BOOK REVIEW Understanding 'Curious Incident'



The story probes the delusions of communication and a dog's death.
By MARTA SALIJ
KNIGHT RIDDER NEWSPAPERS
"The Curious Incident of the Dog in the Night-Time," by Mark Haddon (Doubleday, $22.95)
Near the end of Mark Haddon's lovely debut novel, "The Curious Incident of the Dog in the Night-Time," a 15-year-old boy is sitting in a London subway station.
"And the trains coming in and out of the station were in a rhythm, like music or drumming," he writes. "And it was like counting and saying, 'Left, right, left, right, left, right,' which Siobhan taught me to do to make myself calm. And I was saying in my head, 'Train coming. Train stopped. Train going. Silence. Train coming. Train stopped. Train going,' as if the trains were only in my mind. And normally I don't imagine things that aren't happening because it is a lie and it makes me feel scared, but it was better than watching the trains coming in and out of the station because that made me feel even more scared."
The boy, Christopher, is not entirely well, which you might have guessed. But his difficulty in getting on a subway train is more than merely a description of his problems or a plot device, but also a reminder of two key challenges every novelist faces. How to get the reader to take the leap onto your storytelling train? And how to make sure he understands anything of what you're telling him?
The wonder of this deceptively simple book is how successfully Haddon uses Christopher's problems as a metaphor for the inherent frustrations in making yourself understood. "The Curious Incident" is as much about our delusions of communication as it is about a boy and a dog.
Autistic narrator
Christopher Boone is autistic. He has a gift for logic and mathematics, but no gift at all for understanding the nuances of the people around him.

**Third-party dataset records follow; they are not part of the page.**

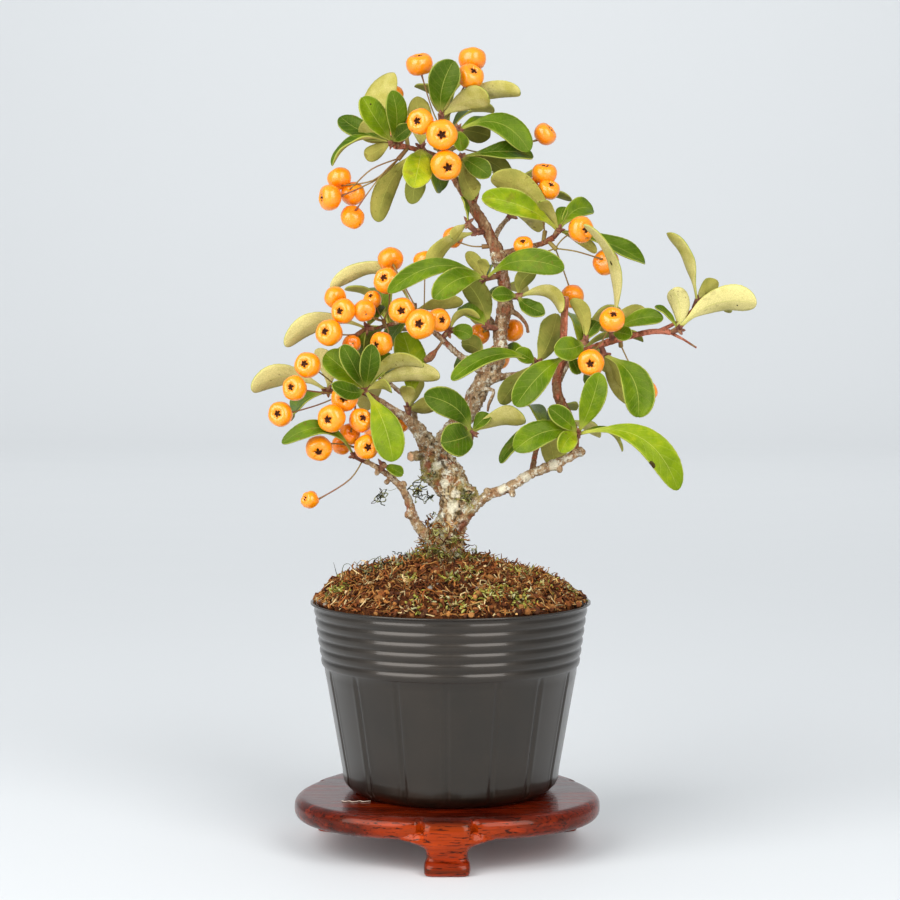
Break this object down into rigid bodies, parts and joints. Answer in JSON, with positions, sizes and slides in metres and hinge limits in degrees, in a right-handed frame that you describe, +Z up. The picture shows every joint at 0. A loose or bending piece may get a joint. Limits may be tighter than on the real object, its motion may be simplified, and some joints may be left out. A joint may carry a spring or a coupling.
{
  "type": "firethorn bonsai",
  "caption": "Small firethorn tree with orange berries in a ribbed black nursery pot, standing on a low carved wooden stand.",
  "frame": {"origin": "middle of the whole part's box in plan, on the floor under the stand", "axes": "+Z up along the tree; -Y is the front of the tree, +X to the right of it"},
  "size_m": [0.1606, 0.0976, 0.2558],
  "materials": {
    "bark": "rough",
    "leaf": "satin",
    "berry": "gloss",
    "potting_soil": "rough",
    "pot_plastic": "satin",
    "lacquered_wood": "gloss"
  },
  "bodies": {
    "root": {"berries_crown_back": "berry", "berries_crown_far_left": "berry", "berries_crown_front": "berry", "berries_crown_single": "berry", "berries_crown_top": "berry", "berries_leader_back": "berry", "berries_leader_left": "berry", "berries_left_edge": "berry", "berries_left_front": "berry", "berries_left_limb_back": "berry", "berries_left_low": "berry", "berries_left_middle": "berry", "berries_left_top": "berry", "berries_low_left": "berry", "berries_right_far": "berry", "berries_right_low": "berry", "berries_upper_right": "berry", "berries_upper_right_top": "berry", "leaves_back_crown": "leaf", "leaves_back_left": "leaf", "leaves_back_low_right": "leaf", "leaves_back_middle_left": "leaf", "leaves_back_right": "leaf", "leaves_back_trunk": "leaf", "leaves_back_upper": "leaf", "leaves_crown_inner": "leaf", "leaves_crown_left": "leaf", "leaves_crown_low": "leaf", "leaves_crown_right": "leaf", "leaves_crown_top": "leaf", "leaves_left": "leaf", "leaves_left_far": "leaf", "leaves_left_inner": "leaf", "leaves_left_middle": "leaf", "leaves_left_top": "leaf", "leaves_low_left": "leaf", "leaves_low_left_small": "leaf", "leaves_middle": "leaf", "leaves_middle_left": "leaf", "leaves_right_inner": "leaf", "leaves_right_low": "leaf", "leaves_right_middle": "leaf", "leaves_right_tip": "leaf", "leaves_right_tip_upper": "leaf", "leaves_right_under": "leaf", "leaves_stem_left": "leaf", "leaves_stem_middle": "leaf", "leaves_trunk_front": "leaf", "leaves_trunk_left": "leaf", "leaves_trunk_left_low": "leaf", "leaves_trunk_right": "leaf", "leaves_upper_right": "leaf", "pot": "pot_plastic", "soil": "potting_soil", "stand": "lacquered_wood", "trunk_and_branches": "bark"}
  },
  "joints": []
}
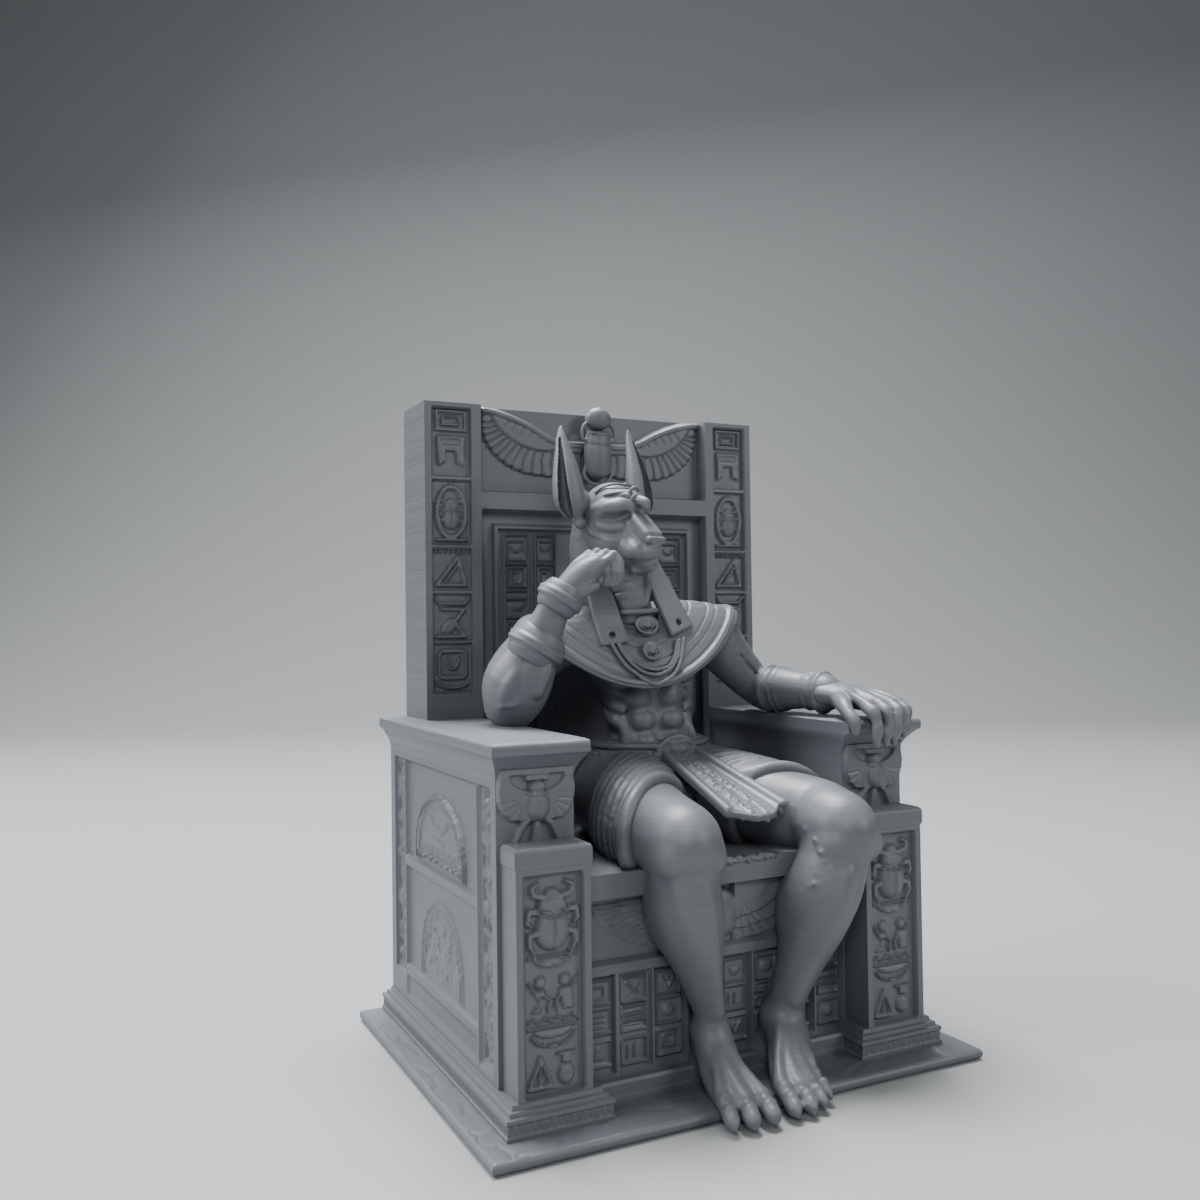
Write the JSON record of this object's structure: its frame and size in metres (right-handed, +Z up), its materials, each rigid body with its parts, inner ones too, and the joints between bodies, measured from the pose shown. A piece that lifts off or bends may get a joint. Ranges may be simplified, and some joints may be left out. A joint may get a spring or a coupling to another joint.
{
  "type": "enthroned jackal-headed figurine",
  "caption": "Desk figurine of a jackal-headed figure in kilt and broad collar, cheek on fist, seated on a carved high-back throne over a thin plinth.",
  "frame": {"origin": "centre of the plinth's rectangular underside", "axes": "+Z up, the figure faces -Y, +X towards the figure's left hand (the viewer's right seen from the front)"},
  "size_m": [0.112, 0.0965, 0.1486],
  "materials": {
    "grey_pla": "mid-grey printed plastic with fine horizontal layer lines"
  },
  "bodies": {
    "root": {"throned_jackal_figurine": "grey_pla"}
  },
  "joints": []
}
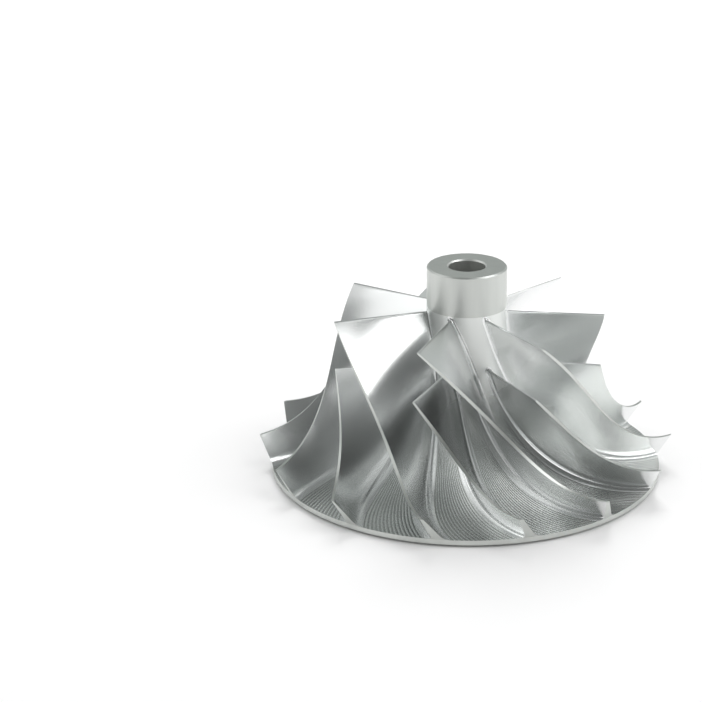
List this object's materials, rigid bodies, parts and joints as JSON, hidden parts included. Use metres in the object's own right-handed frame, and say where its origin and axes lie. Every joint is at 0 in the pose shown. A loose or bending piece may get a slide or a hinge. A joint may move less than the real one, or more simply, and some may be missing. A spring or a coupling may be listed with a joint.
{
  "type": "compressor wheel",
  "caption": "One-piece centrifugal compressor wheel with swept full blades, splitter blades between them, a tall plain nose and a shaft bore.",
  "frame": {"origin": "on the axis of rotation at the face of the back boss", "axes": "+Z along the axis of rotation from the back boss to the nose; -Y is the side seen first"},
  "size_m": [0.0904, 0.089, 0.0462],
  "materials": {
    "milled_aluminium": "milled and polished, with turned nose and rim"
  },
  "bodies": {
    "root": {"wheel": "milled_aluminium"}
  },
  "joints": []
}
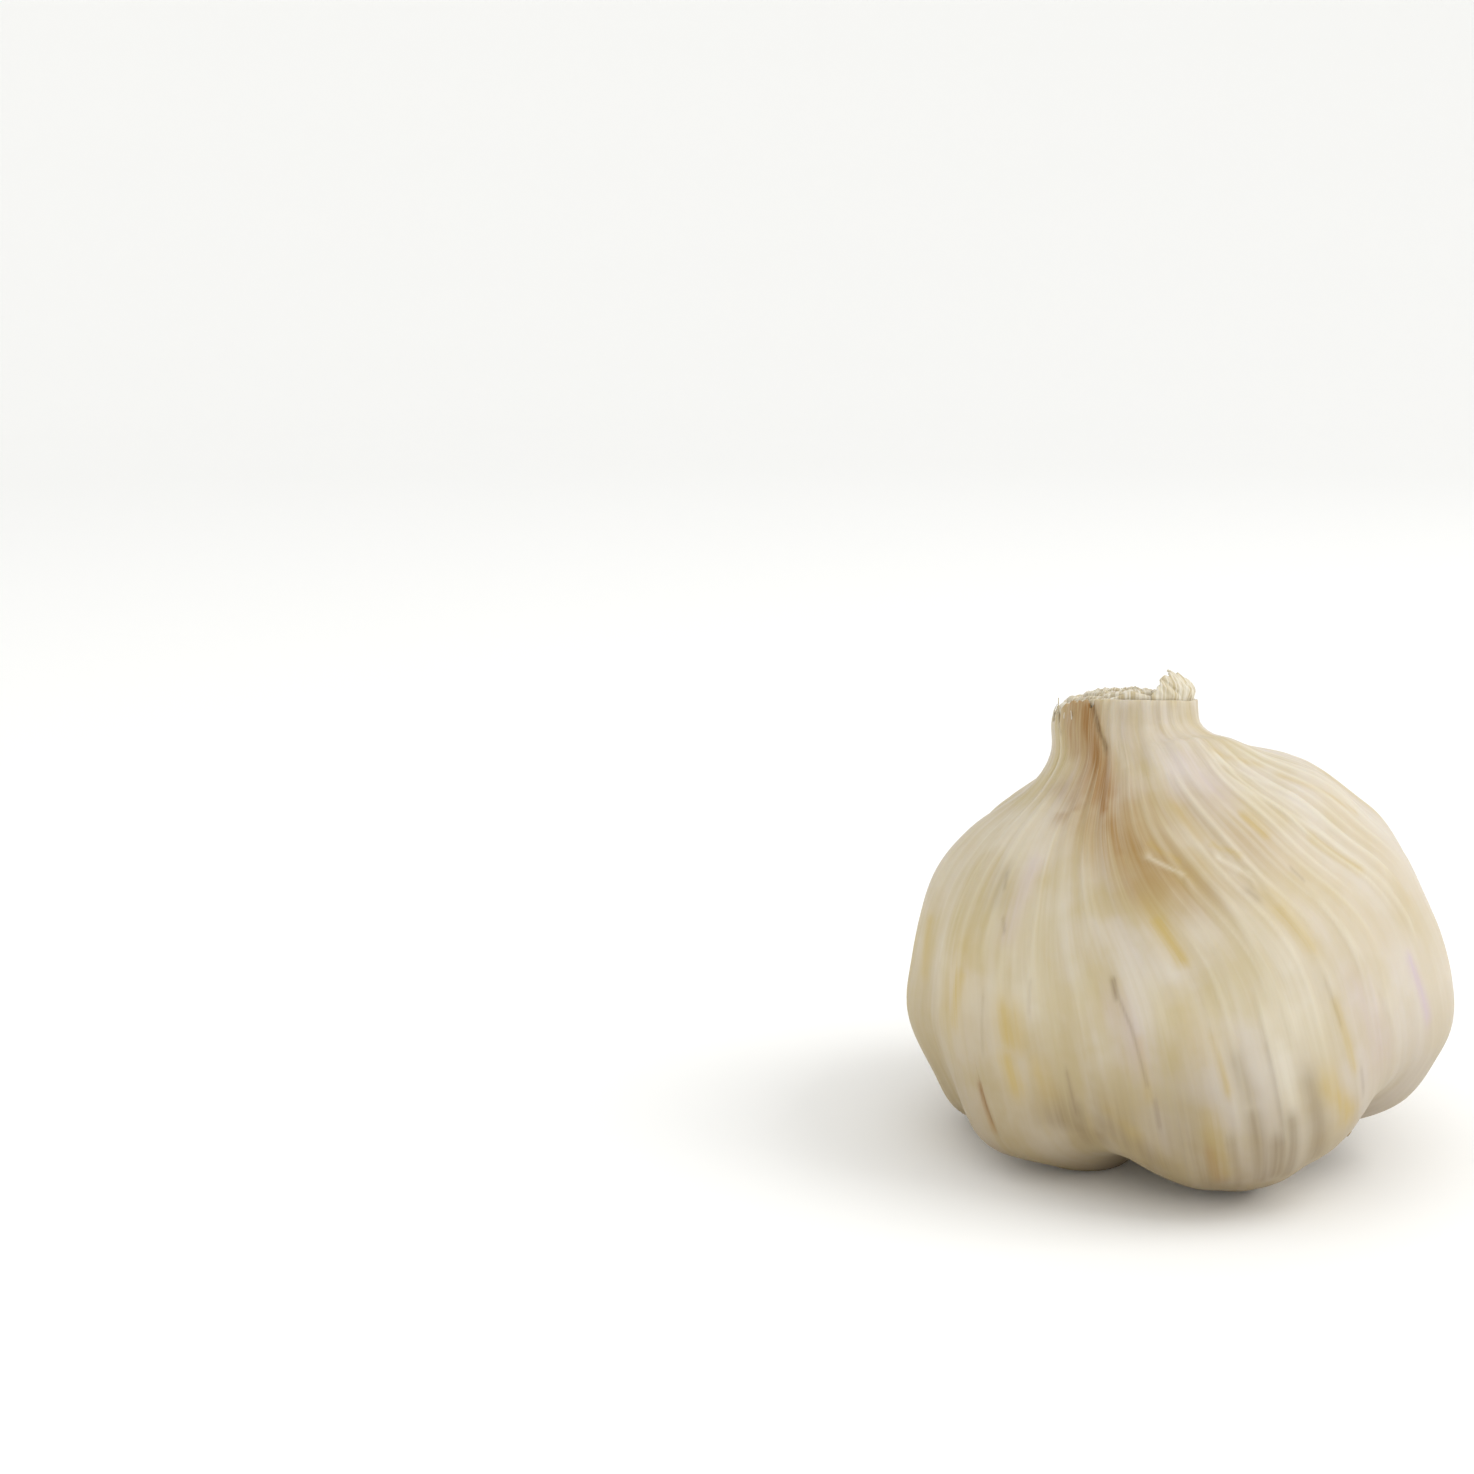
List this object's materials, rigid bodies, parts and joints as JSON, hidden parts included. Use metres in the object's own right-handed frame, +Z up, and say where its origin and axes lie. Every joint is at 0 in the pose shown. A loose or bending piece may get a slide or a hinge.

He also is terrified of physical contact -- he'll permit people to touch his fingertips only -- and terrified of crowds. His closest friend is his pet rat, Toby, and his closest human friend is his teacher, Siobhan.
One day Christopher discovers the body of a neighbor's dog impaled on a garden fork. He decides to figure out who killed the dog, just as his hero, Sherlock Holmes, would.
And he decides to write down an account of his detective work in the form of "The Curious Incident." Christopher, who says he doesn't like "proper novels," does like murder mysteries. They have puzzles in them.
Off he goes to gather clues, at least until his father tells him to "stay out of other people's business." The father should have known to be more specific; Christopher, who is literal the way 3-year-olds are literal, has no idea how to obey, "because I do lots of things with other people, at school and in the shop and on the bus."
Do you understand?
Ah, my. A "normal" reader, one who is used to reading novels, would quickly see that there is something in the dog's murder that Christopher's father doesn't want him to find out. And that normal reader might also intuit that there will be other miseries for Christopher to stumble into, such as the explanation of his 38-year-old mother's fatal heart attack two years earlier.
But it would be wrong for the reader to think that he has a better understanding of this story than the autistic teenager telling it.
"The Curious Incident" is the rare book that repays reading twice in quick succession, once as the normal reader you are, then again with the idea that your normal reading isn't much help.